There are 84,000 legally registered voters in Minnesota who no longer have valid, current ID. Opponents worry many will be unable to find the base documents -- birth certificates, marriage licenses and social security cards -- they need to get new IDs. They predict frail elderly, college students and poor people who change address more often will be tripped up by the new rules and lose their right to vote.
Why is this on the ballot?
Backers say this is necessary to guard against voter fraud. They say the current system is designed to catch violators after their vote has been counted, and this will catch people before their votes are counted. Opponents cite the fact that there no cases of people being prosecuted in Minnesota for voter impersonation or double voting. Roughly 200 released felons were prosecuted for voting illegally in 2008 because their probation hadn't ended yet. But those former offenders used their real IDs.
What will we see on the ballot?
Shall the Minnesota Constitution be amended to require all voters to present valid photo identification to vote and to require the state to provide free identification to eligible voters, effective July 1, 2013?

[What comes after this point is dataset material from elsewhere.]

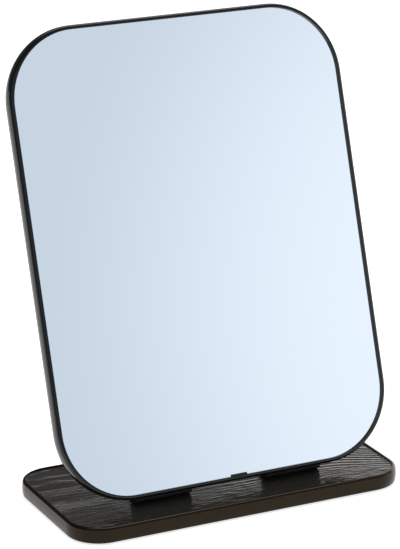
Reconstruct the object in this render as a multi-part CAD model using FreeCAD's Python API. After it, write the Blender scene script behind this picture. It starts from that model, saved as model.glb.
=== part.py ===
"""Table mirror: a rounded mirror that tilts on two friction hinges above a small board base.

The model is built with Y = 0 at the front of the base, Z = 0 on the table and X = 0 in the middle.
The last step moves every piece back so that the origin is under the middle of the whole object.
All sizes are in millimetres.
"""
import FreeCAD, Part
import math
import os

# Base: a faced board with a plastic strip pressed around its edge, on four round pads.
BASE_WIDTH = 201.0
BASE_DEPTH = 96.0
BASE_CORNER_RADIUS = 19.5
BASE_CORE_THICKNESS = 7.2
BASE_FACING_THICKNESS = 0.4
PAD_RADIUS = 6.0
PAD_THICKNESS = 1.5
PAD_INSET = 15.0
PAD_ROUNDING = 0.4

# Base edge strip: a U section, so its two lips grip the faces of the board.
BASE_RIM = 2.3
BASE_LIP = 0.5
BASE_WEB = 1.5
BASE_BULGE = 0.6
BASE_ROUNDING = 1.5

# Mirror: glass taped to a backing board, both held in one U-section edge strip.
MIRROR_WIDTH = 201.0
MIRROR_HEIGHT = 258.4
MIRROR_CORNER_RADIUS = 41.3
MIRROR_LEAN = 18.5
GLASS_THICKNESS = 2.0
TAPE_THICKNESS = 0.5
TAPE_WIDTH = 25.0
TAPE_SIDE_GAP = 27.5
TAPE_END_GAP = 29.2
BACKING_THICKNESS = 3.9
BACK_FACING_THICKNESS = 0.3

# Mirror edge strip: its front lip stands further out than its rear lip.
MIRROR_RIM = 2.7
MIRROR_FRONT_LIP = 1.2
MIRROR_REAR_LIP = 0.7
MIRROR_WEB = 1.0
MIRROR_BULGE = 0.7
MIRROR_FRONT_ROUNDING = 1.9
MIRROR_REAR_ROUNDING = 1.2

# Both strips.
STRIP_PLAY = 0.2
STRIP_JOINT_GAP = 0.2

# Clip tucked behind the joint of the mirror strip, a little to the right of the middle. Its flange
# lies on the glass under the front lip and shows beyond it.
CLIP_CENTRE_X = 2.4
CLIP_WIDTH = 9.9
CLIP_WALL = 0.3
CLIP_OVERHANG = 1.1
CLIP_REAR = 2.5
CLIP_CORNER_RADIUS = 0.5

# Hinges: a leaf on the base and a leaf on the mirror's back share one riveted pin.
HINGE_WIDTH = 34.0
HINGE_FROM_BEND = 2.2
HINGE_SETBACK = 27.2
AXIS_ABOVE_RIM = 0.65
KNUCKLE_RADIUS = 3.2
KNUCKLE_CLEARANCE = 0.3
OUTER_KNUCKLE_LENGTH = 8.0
LEAF_THICKNESS = 1.2
LEAF_LENGTH = 20.0
LEAF_CORNER_RADIUS = 2.5
GUSSET_ANGLE = 25.0
BASE_CRANK = 0.3
CRANK_PLAY = 0.2
PIN_RADIUS = 1.5
PIN_RUNNING_CLEARANCE = 0.05
PIN_HEAD_RADIUS = 2.3
PIN_HEAD_HEIGHT = 0.8
PIN_HEAD_ROUNDING = 0.55
WASHER_RADIUS = 2.9
WASHER_THICKNESS = 0.4
WASHER_PLAY = 0.05

# Countersunk screws, two in each leaf.
SCREW_RADIUS = 1.25
SCREW_HEAD_RADIUS = 2.3
SCREW_HEAD_HEIGHT = 1.0
SCREW_TIP = 1.2
SCREW_POINT_RADIUS = 0.3
SCREW_HOLE_PLAY = 0.1
SCREW_SPACING = 20.0
SCREW_FROM_AXIS = 12.5
BASE_TIP_COVER = 1.8
MIRROR_TIP_COVER = 0.4
RECESS_LENGTH = 2.6
RECESS_WIDTH = 0.5
RECESS_DEPTH = 0.7

# Heights and thicknesses that follow from the sizes above.
BASE_STACK = BASE_CORE_THICKNESS + 2 * BASE_FACING_THICKNESS
BASE_TOTAL = BASE_STACK + 2 * BASE_LIP
BASE_TOP = PAD_THICKNESS + BASE_STACK
MIRROR_STACK = GLASS_THICKNESS + TAPE_THICKNESS + BACKING_THICKNESS + BACK_FACING_THICKNESS
MIRROR_TOTAL = MIRROR_FRONT_LIP + MIRROR_STACK + MIRROR_REAR_LIP
GLASS_BACK = MIRROR_REAR_LIP + BACK_FACING_THICKNESS + BACKING_THICKNESS + TAPE_THICKNESS
GLASS_FRONT = GLASS_BACK + GLASS_THICKNESS
AXIS_DROP = KNUCKLE_RADIUS + KNUCKLE_CLEARANCE
AXIS_HEIGHT = BASE_TOP + AXIS_DROP
HINGE_CENTRE_X = MIRROR_WIDTH / 2 - MIRROR_CORNER_RADIUS - HINGE_FROM_BEND - HINGE_WIDTH / 2
CENTRE_KNUCKLE_HALF = HINGE_WIDTH / 2 - OUTER_KNUCKLE_LENGTH - WASHER_THICKNESS - WASHER_PLAY
BASE_SCREW_LENGTH = LEAF_THICKNESS + BASE_FACING_THICKNESS + BASE_CORE_THICKNESS - BASE_TIP_COVER
MIRROR_SCREW_LENGTH = LEAF_THICKNESS + BACK_FACING_THICKNESS + BACKING_THICKNESS - MIRROR_TIP_COVER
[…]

What words will be added to the State Constitution?
All voters voting in person must present valid government-issued photographic identification before receiving a ballot. The state must issue photographic identification at no charge to an eligible voter who does not have a form of identification meeting the requirements of this section. A voter unable to present government-issued photographic identification must be permitted to submit a provisional ballot. A provisional ballot must only be counted if the voter certifies the provisional ballot in the manner provided by law.
All voters, including those not voting in person, must be subject to substantially equivalent identity and eligibility verification prior to a ballot being cast or counted.